== YOUR INSTRUCTIONS ==
Please output the data below exactly as given, starting at its first line and stopping after the line that contains "soft roll in".

== SOURCE EXCERPT ==
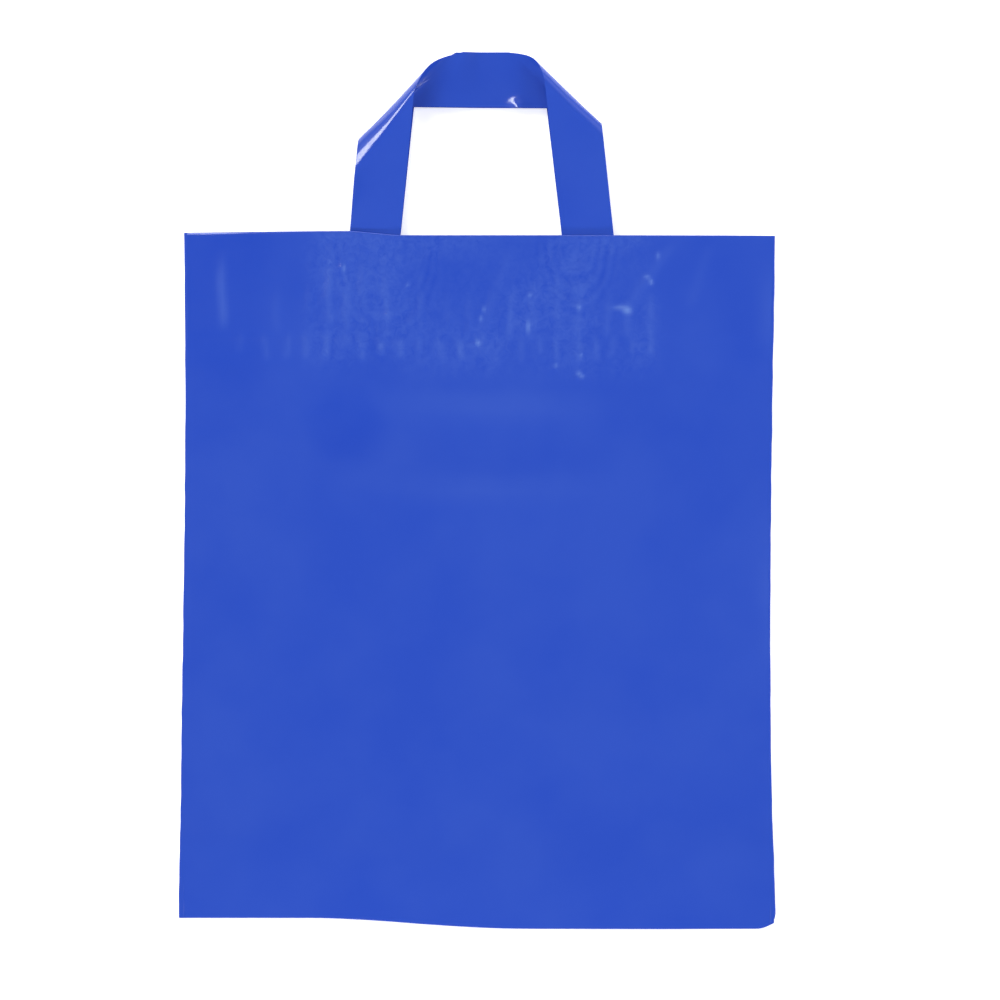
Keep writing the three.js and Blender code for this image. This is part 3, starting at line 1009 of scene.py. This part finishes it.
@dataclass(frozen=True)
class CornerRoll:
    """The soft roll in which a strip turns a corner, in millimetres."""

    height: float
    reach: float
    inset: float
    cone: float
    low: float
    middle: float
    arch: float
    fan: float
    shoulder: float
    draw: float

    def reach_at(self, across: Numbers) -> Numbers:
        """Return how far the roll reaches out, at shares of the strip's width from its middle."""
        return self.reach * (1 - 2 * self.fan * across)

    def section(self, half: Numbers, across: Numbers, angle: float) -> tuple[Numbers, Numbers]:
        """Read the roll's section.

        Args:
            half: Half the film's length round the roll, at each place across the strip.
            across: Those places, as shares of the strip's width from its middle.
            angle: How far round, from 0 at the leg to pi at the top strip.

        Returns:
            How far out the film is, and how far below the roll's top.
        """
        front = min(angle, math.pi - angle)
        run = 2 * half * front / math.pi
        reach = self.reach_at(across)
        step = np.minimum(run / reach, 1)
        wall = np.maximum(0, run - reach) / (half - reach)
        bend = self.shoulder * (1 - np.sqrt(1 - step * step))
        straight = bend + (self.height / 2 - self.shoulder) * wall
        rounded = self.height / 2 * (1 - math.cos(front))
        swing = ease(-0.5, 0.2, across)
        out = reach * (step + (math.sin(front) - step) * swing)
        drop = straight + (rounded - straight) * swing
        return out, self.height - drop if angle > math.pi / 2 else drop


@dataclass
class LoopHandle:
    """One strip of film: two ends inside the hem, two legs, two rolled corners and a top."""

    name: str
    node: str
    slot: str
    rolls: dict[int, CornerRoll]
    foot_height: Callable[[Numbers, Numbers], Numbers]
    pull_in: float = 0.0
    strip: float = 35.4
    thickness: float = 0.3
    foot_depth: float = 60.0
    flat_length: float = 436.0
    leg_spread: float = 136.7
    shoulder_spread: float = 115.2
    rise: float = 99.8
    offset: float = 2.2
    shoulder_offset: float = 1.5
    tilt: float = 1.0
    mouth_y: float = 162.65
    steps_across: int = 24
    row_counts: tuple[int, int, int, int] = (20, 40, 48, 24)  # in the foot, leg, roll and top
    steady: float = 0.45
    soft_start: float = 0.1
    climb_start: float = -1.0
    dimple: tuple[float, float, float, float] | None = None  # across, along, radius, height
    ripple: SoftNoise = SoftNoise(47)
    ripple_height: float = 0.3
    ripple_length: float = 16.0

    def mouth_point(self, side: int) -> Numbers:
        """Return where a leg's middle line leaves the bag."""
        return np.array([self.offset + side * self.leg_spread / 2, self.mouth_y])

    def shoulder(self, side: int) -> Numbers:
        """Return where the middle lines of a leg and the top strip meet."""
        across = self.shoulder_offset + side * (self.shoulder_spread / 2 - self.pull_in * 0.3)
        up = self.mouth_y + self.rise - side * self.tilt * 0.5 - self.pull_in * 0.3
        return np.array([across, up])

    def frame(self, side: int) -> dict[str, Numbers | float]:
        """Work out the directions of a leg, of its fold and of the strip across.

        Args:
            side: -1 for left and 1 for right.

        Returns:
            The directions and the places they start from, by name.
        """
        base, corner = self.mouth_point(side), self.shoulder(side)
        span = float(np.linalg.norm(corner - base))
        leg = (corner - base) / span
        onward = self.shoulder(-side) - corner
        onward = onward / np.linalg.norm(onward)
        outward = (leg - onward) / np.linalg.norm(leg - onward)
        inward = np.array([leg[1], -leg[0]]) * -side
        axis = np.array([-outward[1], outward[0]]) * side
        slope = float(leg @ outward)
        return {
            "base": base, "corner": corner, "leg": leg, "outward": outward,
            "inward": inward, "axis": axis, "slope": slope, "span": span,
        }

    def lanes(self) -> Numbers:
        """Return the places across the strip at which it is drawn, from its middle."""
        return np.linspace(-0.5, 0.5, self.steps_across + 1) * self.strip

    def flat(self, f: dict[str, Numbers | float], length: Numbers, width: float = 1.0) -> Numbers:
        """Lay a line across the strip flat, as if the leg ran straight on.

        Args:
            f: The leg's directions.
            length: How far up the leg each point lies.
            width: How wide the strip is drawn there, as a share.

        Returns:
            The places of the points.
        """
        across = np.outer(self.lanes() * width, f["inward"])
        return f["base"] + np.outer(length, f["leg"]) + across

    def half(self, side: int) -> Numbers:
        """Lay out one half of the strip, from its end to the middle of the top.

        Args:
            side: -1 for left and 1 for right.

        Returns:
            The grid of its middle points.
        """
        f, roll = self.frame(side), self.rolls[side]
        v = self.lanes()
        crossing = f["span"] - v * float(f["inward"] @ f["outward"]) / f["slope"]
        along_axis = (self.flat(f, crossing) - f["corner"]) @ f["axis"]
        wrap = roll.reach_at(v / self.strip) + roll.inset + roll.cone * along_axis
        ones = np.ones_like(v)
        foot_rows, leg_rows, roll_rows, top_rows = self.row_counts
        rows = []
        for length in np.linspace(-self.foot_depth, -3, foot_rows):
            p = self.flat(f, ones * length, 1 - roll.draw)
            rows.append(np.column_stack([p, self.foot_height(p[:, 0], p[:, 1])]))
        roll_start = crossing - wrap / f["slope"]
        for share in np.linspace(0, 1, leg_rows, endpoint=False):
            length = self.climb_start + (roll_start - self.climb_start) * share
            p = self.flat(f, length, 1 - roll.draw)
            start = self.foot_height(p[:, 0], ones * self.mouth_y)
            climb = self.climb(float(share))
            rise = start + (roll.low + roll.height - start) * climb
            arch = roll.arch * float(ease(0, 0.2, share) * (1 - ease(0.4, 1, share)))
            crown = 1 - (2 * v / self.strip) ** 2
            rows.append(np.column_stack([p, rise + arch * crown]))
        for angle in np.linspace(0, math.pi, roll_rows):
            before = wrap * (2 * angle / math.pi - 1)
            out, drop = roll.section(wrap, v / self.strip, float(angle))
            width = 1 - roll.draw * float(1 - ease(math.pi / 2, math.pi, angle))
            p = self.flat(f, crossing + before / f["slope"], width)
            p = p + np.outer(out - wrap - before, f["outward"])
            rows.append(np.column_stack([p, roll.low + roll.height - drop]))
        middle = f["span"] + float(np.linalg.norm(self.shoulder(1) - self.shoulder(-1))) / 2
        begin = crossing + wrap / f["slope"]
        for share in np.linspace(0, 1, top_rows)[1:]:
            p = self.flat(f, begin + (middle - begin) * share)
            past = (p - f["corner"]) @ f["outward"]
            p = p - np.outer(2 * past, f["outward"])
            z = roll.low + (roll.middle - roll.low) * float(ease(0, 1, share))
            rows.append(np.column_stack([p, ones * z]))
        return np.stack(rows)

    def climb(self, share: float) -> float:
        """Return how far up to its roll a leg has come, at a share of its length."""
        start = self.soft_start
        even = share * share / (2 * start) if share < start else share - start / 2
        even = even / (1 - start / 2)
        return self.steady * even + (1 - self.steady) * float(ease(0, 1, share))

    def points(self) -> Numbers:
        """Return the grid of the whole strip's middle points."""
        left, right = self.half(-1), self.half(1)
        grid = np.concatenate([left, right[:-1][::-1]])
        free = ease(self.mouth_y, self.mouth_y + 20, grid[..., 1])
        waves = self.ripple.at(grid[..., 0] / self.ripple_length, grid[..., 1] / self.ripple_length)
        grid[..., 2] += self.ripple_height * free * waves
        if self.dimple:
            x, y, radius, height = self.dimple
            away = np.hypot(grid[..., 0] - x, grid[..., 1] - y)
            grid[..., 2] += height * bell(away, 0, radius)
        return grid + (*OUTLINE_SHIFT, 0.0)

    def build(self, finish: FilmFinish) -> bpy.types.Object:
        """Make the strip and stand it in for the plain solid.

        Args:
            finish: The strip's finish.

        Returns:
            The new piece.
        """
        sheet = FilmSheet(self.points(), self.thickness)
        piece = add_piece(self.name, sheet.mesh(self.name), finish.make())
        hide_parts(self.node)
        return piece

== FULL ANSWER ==
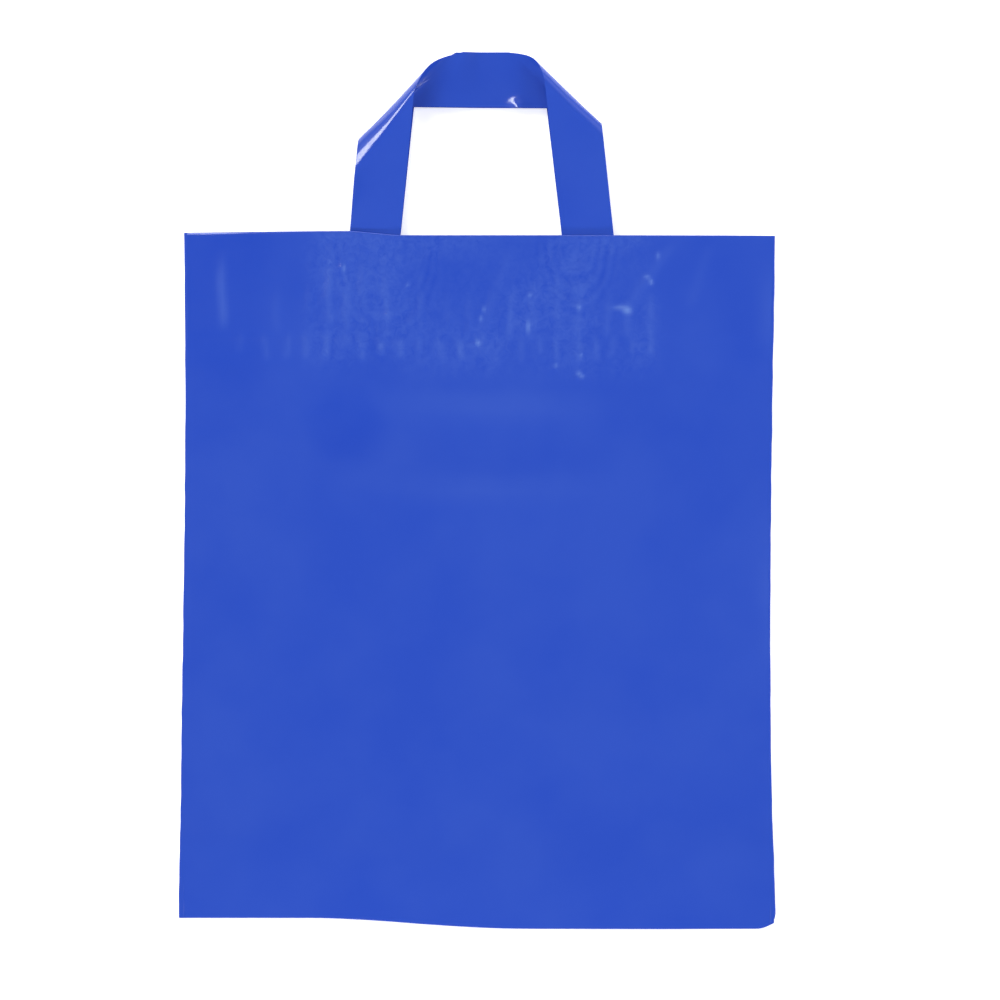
Keep writing the three.js and Blender code for this image. This is part 3, starting at line 1009 of scene.py. This part finishes it.
@dataclass(frozen=True)
class CornerRoll:
    """The soft roll in which a strip turns a corner, in millimetres."""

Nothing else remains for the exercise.